Task to complete →
Using the entries that follow, collect the lines where the word "picture" appears.

Exercise inputs →
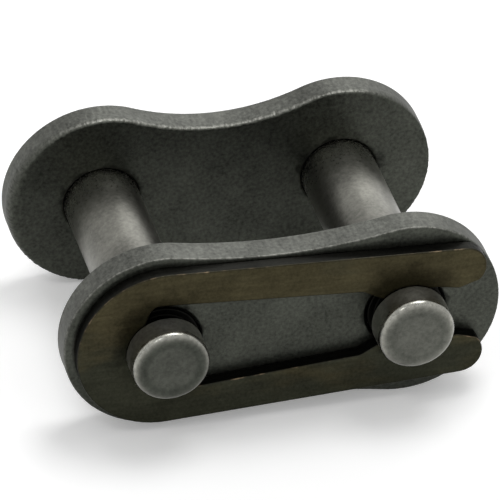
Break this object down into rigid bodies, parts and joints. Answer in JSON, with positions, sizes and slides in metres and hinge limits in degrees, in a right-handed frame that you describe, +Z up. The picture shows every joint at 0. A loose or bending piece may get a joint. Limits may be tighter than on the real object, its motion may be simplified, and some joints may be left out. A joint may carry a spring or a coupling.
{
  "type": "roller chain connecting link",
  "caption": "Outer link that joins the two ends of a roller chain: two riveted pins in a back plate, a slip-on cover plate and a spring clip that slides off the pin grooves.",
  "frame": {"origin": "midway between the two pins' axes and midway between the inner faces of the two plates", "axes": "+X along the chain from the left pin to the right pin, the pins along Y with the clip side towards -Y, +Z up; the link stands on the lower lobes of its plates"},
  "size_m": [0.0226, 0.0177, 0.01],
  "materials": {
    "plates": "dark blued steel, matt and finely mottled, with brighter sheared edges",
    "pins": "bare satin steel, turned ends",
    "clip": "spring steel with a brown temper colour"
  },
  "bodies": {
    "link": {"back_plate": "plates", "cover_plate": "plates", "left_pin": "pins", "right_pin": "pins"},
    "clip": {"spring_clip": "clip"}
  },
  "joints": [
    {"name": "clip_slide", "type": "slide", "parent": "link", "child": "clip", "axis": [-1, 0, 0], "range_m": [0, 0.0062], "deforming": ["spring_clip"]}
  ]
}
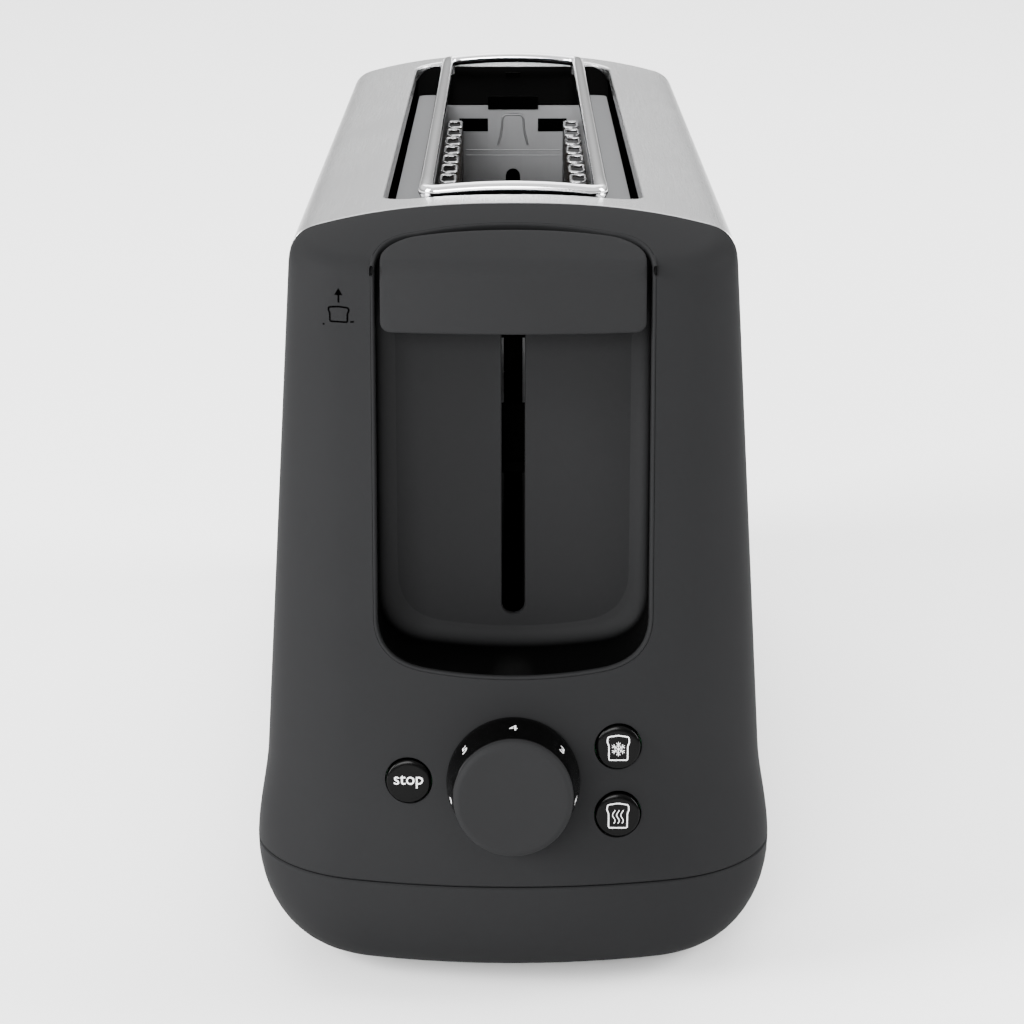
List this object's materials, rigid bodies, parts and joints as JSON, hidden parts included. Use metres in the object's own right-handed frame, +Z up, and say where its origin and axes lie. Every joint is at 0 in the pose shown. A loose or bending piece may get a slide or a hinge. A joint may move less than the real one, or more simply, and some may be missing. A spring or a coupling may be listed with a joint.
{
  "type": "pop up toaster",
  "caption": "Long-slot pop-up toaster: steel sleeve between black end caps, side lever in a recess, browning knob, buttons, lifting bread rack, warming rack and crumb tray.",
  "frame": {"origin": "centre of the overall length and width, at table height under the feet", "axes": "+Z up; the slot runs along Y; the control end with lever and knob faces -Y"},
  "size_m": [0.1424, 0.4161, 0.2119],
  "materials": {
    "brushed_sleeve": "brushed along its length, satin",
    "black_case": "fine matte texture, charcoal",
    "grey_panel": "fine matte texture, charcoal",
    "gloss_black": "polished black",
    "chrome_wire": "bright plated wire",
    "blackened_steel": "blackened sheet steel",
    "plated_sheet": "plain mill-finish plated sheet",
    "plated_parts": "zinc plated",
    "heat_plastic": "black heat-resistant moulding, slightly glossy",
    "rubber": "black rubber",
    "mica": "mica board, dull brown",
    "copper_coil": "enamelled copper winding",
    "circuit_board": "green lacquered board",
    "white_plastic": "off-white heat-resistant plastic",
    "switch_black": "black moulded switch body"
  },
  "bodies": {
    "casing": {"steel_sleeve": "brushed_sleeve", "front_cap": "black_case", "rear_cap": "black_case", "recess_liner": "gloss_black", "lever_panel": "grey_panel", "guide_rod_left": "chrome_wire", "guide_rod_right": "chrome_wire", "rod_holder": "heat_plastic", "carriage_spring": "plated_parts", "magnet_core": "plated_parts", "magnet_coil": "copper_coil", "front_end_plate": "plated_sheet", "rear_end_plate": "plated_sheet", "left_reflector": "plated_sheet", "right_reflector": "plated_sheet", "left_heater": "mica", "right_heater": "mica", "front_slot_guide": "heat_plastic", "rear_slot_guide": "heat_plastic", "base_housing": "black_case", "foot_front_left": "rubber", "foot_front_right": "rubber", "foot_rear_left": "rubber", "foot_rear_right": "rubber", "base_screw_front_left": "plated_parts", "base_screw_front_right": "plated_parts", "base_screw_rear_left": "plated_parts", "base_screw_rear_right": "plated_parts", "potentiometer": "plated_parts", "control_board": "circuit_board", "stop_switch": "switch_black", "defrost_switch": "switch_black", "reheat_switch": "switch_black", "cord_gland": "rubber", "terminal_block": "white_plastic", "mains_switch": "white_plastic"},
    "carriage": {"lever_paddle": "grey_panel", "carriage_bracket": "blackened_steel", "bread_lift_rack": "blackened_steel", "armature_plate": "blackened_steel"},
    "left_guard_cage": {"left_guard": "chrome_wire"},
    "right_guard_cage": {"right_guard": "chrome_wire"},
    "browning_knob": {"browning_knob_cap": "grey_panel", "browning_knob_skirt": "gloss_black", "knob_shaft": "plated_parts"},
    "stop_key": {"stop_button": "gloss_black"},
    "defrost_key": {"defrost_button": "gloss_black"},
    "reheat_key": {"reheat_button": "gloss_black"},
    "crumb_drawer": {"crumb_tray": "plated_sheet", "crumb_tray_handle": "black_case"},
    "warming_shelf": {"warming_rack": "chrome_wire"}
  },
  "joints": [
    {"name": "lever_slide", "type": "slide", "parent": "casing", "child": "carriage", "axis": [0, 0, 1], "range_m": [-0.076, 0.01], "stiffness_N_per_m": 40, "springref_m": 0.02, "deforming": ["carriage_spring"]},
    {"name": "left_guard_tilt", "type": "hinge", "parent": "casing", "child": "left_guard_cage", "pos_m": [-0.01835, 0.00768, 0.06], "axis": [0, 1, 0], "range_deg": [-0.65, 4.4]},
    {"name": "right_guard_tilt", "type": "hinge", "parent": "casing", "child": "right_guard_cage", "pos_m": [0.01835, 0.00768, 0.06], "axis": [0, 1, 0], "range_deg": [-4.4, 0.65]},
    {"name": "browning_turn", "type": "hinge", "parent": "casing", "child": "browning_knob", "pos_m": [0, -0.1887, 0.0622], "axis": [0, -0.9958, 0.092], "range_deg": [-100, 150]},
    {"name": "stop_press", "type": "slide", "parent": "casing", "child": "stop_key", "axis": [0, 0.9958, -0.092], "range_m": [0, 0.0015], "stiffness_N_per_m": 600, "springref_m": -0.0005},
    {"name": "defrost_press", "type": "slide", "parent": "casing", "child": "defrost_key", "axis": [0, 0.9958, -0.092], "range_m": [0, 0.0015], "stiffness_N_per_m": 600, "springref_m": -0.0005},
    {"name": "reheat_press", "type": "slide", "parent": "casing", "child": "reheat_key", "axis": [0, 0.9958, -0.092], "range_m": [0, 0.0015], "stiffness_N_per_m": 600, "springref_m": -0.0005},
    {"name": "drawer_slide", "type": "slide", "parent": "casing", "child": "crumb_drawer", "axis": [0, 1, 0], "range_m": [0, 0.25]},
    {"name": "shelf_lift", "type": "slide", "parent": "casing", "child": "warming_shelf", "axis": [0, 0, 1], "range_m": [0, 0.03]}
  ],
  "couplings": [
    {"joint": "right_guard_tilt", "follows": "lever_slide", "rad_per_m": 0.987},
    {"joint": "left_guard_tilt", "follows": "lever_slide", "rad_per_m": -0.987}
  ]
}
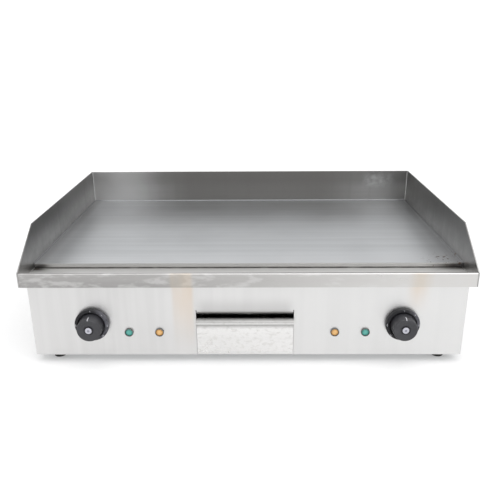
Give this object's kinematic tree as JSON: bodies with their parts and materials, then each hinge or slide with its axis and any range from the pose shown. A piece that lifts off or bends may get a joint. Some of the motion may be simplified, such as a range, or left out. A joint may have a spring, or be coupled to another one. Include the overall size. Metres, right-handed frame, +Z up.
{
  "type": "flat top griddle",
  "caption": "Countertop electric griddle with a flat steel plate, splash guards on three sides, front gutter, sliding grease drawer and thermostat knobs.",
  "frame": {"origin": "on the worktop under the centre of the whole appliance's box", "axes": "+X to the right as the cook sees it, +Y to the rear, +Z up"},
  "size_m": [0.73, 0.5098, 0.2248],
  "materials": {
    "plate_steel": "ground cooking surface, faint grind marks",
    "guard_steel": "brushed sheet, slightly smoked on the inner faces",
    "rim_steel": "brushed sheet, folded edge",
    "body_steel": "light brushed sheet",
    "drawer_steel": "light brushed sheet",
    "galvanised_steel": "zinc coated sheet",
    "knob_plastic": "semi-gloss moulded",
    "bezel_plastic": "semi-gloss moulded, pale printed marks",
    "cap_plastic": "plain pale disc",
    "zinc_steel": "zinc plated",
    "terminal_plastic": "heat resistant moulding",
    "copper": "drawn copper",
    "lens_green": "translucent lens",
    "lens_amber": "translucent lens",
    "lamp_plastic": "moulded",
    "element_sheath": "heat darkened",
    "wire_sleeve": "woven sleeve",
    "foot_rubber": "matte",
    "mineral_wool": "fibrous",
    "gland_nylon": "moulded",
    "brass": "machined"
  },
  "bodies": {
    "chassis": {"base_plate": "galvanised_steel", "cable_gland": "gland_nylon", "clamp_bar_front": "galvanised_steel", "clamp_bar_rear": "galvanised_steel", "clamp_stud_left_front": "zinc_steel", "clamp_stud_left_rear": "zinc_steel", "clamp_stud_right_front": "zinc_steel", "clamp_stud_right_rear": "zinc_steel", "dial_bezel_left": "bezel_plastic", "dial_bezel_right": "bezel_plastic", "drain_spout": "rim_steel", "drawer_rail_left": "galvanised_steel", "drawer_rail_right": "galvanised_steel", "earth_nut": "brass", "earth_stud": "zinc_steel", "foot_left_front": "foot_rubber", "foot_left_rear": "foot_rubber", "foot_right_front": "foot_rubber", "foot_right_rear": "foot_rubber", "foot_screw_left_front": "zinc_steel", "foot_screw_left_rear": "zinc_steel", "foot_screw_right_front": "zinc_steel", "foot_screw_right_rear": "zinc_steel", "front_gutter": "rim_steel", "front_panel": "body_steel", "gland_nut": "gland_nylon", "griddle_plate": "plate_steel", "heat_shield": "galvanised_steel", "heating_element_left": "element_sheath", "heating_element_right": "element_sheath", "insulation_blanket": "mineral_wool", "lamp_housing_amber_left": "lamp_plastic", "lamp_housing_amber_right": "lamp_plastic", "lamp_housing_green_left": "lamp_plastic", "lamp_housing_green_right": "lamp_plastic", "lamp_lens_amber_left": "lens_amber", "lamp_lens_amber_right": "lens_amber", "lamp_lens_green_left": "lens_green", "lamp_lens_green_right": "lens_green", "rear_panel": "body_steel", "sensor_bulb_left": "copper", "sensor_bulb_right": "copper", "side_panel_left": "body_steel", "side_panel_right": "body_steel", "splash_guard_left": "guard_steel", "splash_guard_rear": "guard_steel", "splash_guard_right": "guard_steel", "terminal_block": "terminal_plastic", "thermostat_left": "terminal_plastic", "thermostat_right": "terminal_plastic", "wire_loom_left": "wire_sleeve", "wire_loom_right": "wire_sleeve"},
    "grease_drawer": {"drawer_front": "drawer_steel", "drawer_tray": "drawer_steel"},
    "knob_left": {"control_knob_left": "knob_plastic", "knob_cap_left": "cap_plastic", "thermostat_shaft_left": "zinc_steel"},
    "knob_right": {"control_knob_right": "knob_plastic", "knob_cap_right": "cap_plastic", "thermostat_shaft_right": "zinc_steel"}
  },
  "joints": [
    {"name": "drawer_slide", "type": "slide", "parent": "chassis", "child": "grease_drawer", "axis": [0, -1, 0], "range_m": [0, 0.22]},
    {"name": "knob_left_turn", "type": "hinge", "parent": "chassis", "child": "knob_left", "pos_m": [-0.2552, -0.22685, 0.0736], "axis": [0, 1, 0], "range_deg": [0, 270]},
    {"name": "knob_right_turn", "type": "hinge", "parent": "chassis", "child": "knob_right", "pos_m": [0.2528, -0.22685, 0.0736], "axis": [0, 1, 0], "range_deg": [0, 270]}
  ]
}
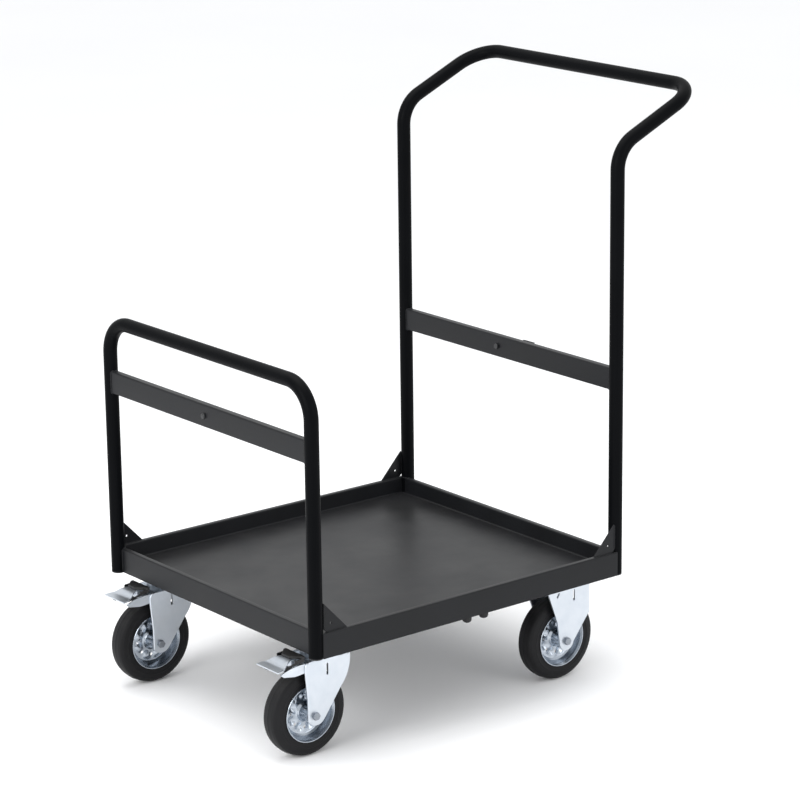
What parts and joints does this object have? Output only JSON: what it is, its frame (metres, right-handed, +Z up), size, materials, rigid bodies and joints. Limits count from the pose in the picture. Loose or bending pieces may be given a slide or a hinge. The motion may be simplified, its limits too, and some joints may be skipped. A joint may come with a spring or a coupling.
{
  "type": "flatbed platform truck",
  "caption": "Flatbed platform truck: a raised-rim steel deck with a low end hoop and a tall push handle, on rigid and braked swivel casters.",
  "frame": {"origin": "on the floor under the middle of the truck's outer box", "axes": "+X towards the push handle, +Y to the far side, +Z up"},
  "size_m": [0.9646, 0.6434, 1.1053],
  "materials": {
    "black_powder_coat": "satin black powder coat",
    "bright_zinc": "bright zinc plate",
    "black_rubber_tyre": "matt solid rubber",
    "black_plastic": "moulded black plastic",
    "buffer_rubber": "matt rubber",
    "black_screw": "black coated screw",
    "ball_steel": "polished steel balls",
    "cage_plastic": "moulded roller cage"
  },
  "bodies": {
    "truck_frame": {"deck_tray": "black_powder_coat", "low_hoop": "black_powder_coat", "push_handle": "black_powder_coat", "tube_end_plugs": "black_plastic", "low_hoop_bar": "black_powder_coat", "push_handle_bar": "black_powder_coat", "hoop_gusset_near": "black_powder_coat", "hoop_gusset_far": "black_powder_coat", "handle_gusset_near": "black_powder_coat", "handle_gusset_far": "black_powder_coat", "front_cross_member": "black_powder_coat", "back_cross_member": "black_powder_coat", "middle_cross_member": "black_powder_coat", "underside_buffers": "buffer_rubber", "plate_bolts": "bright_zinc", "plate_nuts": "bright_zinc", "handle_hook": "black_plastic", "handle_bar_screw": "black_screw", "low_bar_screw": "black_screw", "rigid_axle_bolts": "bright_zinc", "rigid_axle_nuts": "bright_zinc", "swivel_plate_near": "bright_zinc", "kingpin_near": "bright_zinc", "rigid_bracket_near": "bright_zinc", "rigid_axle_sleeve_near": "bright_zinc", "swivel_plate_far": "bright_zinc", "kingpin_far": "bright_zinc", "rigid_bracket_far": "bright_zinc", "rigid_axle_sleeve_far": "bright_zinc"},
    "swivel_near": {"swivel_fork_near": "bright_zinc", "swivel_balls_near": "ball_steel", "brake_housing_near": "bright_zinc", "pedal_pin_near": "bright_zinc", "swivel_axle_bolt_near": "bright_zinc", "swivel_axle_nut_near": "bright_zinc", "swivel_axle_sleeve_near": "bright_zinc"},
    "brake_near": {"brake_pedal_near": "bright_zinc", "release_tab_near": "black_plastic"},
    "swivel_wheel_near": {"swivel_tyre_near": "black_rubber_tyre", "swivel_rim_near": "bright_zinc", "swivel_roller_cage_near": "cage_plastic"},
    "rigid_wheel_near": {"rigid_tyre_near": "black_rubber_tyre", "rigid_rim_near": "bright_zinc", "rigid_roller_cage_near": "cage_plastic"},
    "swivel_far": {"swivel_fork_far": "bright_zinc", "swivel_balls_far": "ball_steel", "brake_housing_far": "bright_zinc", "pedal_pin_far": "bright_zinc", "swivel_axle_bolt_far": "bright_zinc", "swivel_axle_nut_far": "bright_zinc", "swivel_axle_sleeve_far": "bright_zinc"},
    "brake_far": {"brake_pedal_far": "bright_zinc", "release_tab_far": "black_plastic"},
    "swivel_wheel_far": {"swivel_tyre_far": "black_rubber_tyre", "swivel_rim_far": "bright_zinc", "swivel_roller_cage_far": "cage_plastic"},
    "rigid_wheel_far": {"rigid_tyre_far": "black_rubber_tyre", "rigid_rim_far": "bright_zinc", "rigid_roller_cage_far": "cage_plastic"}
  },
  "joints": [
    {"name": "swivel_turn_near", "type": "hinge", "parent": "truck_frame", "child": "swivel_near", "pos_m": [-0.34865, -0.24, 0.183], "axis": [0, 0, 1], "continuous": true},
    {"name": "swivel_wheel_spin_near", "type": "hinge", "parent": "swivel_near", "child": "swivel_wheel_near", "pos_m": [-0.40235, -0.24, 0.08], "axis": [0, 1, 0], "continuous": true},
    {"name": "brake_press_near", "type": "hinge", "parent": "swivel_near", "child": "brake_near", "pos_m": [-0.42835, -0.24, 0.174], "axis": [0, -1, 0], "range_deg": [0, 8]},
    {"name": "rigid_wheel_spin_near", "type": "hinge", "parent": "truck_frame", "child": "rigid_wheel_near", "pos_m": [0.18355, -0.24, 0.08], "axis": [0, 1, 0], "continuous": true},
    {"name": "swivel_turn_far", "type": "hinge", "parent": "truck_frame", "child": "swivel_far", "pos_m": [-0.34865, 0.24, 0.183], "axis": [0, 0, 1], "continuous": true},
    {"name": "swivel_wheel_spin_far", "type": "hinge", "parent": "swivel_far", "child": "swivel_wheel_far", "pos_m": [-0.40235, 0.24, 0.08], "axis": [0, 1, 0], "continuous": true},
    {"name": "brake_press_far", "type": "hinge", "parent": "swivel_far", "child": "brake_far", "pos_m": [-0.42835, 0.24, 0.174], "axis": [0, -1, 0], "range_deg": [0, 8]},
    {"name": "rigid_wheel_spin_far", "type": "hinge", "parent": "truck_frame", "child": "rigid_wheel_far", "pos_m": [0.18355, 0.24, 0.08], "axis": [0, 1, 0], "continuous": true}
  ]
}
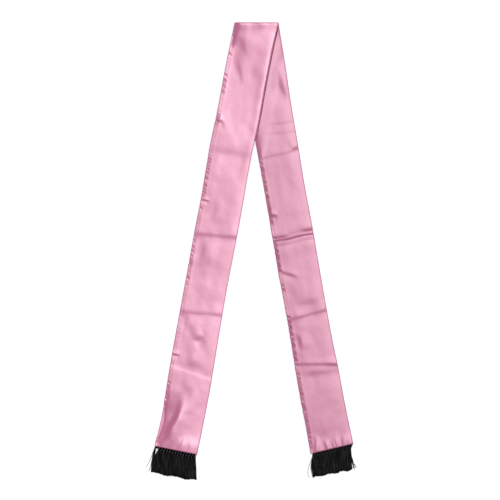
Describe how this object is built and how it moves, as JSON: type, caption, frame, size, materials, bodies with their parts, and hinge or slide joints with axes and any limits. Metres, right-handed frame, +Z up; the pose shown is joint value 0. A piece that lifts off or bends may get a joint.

Output →
Break this object down into rigid bodies, parts and joints. Answer in JSON, with positions, sizes and slides in metres and hinge limits in degrees, in a right-handed frame that you describe, +Z up. The picture shows every joint at 0. A loose or bending piece may get a joint. Limits may be tighter than on the real object, its motion may be simplified, and some joints may be left out. A joint may carry a spring or a coupling.
What parts and joints does this object have? Output only JSON: what it is, its frame (metres, right-handed, +Z up), size, materials, rigid bodies and joints. Limits count from the pose in the picture. Loose or bending pieces may be given a slide or a hinge. The motion may be simplified, its limits too, and some joints may be skipped. A joint may come with a spring or a coupling.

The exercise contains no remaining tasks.